GRAPES MESO模式学习笔记08-1 —— 使用LoadLeveler运行python脚本

August 01, 2014 (最后修改: November 19, 2019)

目前业务中的LoadLeveler作业脚本都是shell脚本，在头部加入LoadLeveler的脚本命令（以#开头，类似shell的注释）。

LoadLeveler中作业文件(job file)与可执行程序(program to run)是两个不同的概念，作业脚本执行executable变量指定的程序。没有设置executable变量时，执行程序就是作业脚本本身。这样的脚本既能直接运行，也可以用LoadLeveler提交运行，便于测试。

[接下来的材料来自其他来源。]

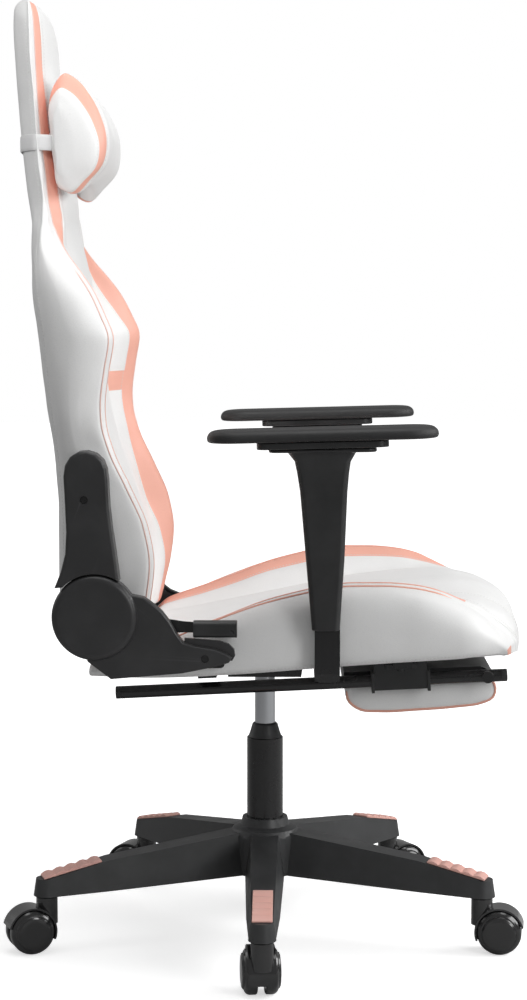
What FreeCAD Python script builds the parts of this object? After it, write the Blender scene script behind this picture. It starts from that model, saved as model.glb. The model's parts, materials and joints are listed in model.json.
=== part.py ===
"""Swivel gaming chair with a reclining back, adjustable armrests and a pull-out footrest.

Frame: millimetres, +Z up, origin on the floor under the gas lift, the front faces -Y.
The sitter's right side is -X. "Forward" below is a distance towards the front, so y = -forward.
"""
import math
import os

import FreeCAD
import Part
import Sketcher
from FreeCAD import Placement, Rotation, Vector

SIDES = {"R": -1, "L": 1}
X_AXIS = Vector(1, 0, 0)
Z_AXIS = Vector(0, 0, 1)

DIMENSIONS = {
    # casters
    "wheel_radius": 30, "wheel_width": 20, "wheel_half_gap": 5.25, "caster_trail": 24,
    "axle_radius": 3, "stem_radius": 5.5, "stem_top": 96, "boss_radius": 14.5, "boss_top": 74,
    "hood_radius": 33.5, "hood_wall": 2.4, "hood_cover": 12.5,
    # five-leg base
    "base_radius": 310, "hub_radius": 49, "leg_tip_bottom": 76, "leg_tip_top": 99.8,
    "leg_tip_radius": 18, "socket_depth": 22,
    # gas lift
    "lift_radius": 25, "lift_wall": 4, "lift_bottom": 62, "lift_top": 276, "rod_radius": 14,
    "rod_bottom": 125, "rod_top": 383, "valve_radius": 4, "run_gap": 0.3,
    # everything bolted under the seat is pitched up towards the front
    "under_pitch": 2.73, "rail_height": 375.5, "bar_low": 25, "bar_high": 42, "bar_width": 24,
    "rear_bar": -70, "front_bar": 81.5, "foot_bar": 180, "plate_thick": 3,
    "tube_radius": 9, "seat_tube_level": 48, "seat_tube_half": 205,
    "seat_tube_rear": -140, "seat_tube_front": 240,
    # recline hinge
    "hinge_forward": -210, "hinge_height": 483, "pin_radius": 8, "steel_thick": 5,
    "upper_plate_in": 262, "lower_plate_in": 268, "dome_radius": 54, "cover_in": 279,
    "boot_out": 296, "cover_out": 300, "dome_out": 303, "seat_sweep": 74,
    "lever_forward": -150, "lever_height": 472, "screw_radius": 2.5,
    # armrests
    "arm_x": 279, "arm_forward": 76, "arm_top": 696, "arm_pitch": 1.5, "bracket_forward": 81.5,
    "bracket_width": 32, "bracket_thick": 6, "post_bottom": 466, "pad_width": 95,
    "pad_thick": 15.3, "tongue_width": 30, "tongue_height": 3,
    # footrest
    "rail_x": 168, "rail_radius": 8.3, "rail_rear": -187, "rail_front": 311,
    "foot_axle_forward": 293, "foot_axle_radius": 5, "tray_half": 150, "foot_pad_half": 149,
    # back frame and pillow
    "back_pitch": 6.9, "back_tube_forward": -219, "back_tube_half": 222, "pillow_half": 134,
    "strap_width": 20, "strap_thick": 1.5,
}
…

shell脚本、python脚本、perl脚本都可以在UNIX系统直接运行，所以LoadLeveler也支持Python脚本。

基本用法

python脚本以#!/bin/env python开头。一个简单的作业脚本如下：

#!/bin/env python
# @ job_type=serial
# @ input=/dev/null
# @ output = ./myjob.out.$(stepid)
# @ error =  ./myjob.out.err.$(stepid)
# @ notification = never
# @ checkpoint = no
# @ restart = no
# @ class= normal
# @ comment = WRF
# @ node_usage = shared
# @ queue

import subprocess

print "Begin to start 10 tasks..."

for i in range(0,10):
    print "Task %d hello" % i
    subprocess.call("sleep 1;echo {i}".format(i=i),shell=True)
    print "Task %d done" % i

print "Task Done"

输出文件myjob.out.0内容为：

0
1
2
3
4
5
6
7
8
9
Begin to start 10 tasks...
Task 0 hello
Task 0 done
Task 1 hello
Task 1 done
Task 2 hello
Task 2 done
Task 3 hello
Task 3 done
Task 4 hello
Task 4 done
Task 5 hello
Task 5 done
Task 6 hello
Task 6 done
Task 7 hello
Task 7 done
Task 8 hello
Task 8 done
Task 9 hello
Task 9 done
Task Done

可以见到输出顺序与我们的期望明显不同，print语句打印的内容最后才输出，而subprocess.call的输出最先打印出来。
这是因为Python默认开启了输出缓冲，而subprocess.call执行的命令默认关闭输出缓冲。subprocess.call调用subprocess.Popen()方法，而subprocess.Popen默认不适用输出缓冲。 subprocess.call的源码：

def call(*popenargs, **kwargs):
    """Run command with arguments.  Wait for command to complete, then
    return the returncode attribute.
    The arguments are the same as for the Popen constructor.  Example:
    retcode = call(["ls", "-l"])
    """
    return Popen(*popenargs, **kwargs).wait()

以及subprocess.Popen的文档。

bufsize, if given, has the same meaning as the corresponding argument to the built-in open() function: 0 means unbuffered, 1 means line buffered, any other positive value means use a buffer of (approximately) that size. A negative bufsize means to use the system default, which usually means fully buffered. The default value for bufsize is 0 (unbuffered).

进一步

可以关掉python的输出缓存功能。使用命令行参数-u或者设置环境变量PYTHONUNBUFFERED均可关闭缓存。
LoadLeveler使用environment设置环境变量，添加如下语句

# @ environment = COPY_ALL; PYTHONUNBUFFERED = 1

在所有LoadLeveler执行节点中设置PYTHONUNBUFFERED变量为1。

修改上述例子为：

#!/bin/env python
# @ environment = COPY_ALL;PYTHONUNBUFFERED=1
# @ job_type=serial
# @ input=/dev/null
# @ output = ./myjob.out.$(stepid)
# @ error =  ./myjob.out.err.$(stepid)
# @ notification = never
# @ checkpoint = no
# @ restart = no
# @ class= normal
# @ comment = WRF
# @ node_usage = shared
# @ queue
import subprocess

print "Begin to start 10 tasks..."

for i in range(0,10):
    print "Task %d hello" % i
    subprocess.call("sleep 1;echo {i}".format(i=i),shell=True)
    print "Task %d done" % i

print "Task Done"

LoadLeveler提交后运行结果为

Begin to start 10 tasks...
Task 0 hello
Task 0 done
Task 1 hello
1
Task 1 done
Task 2 hello
2
Task 2 done
Task 3 hello
3
Task 3 done
Task 4 hello
4
Task 4 done
Task 5 hello
5
Task 5 done
Task 6 hello
6
Task 6 done
Task 7 hello
7
Task 7 done
Task 8 hello
8
Task 8 done
Task 9 hello
9
Task 9 done
Task Done

加入变量后，输出顺序恢复正常。

总结

在LoadLeveler中使用Python脚本与Shell脚本一样方便。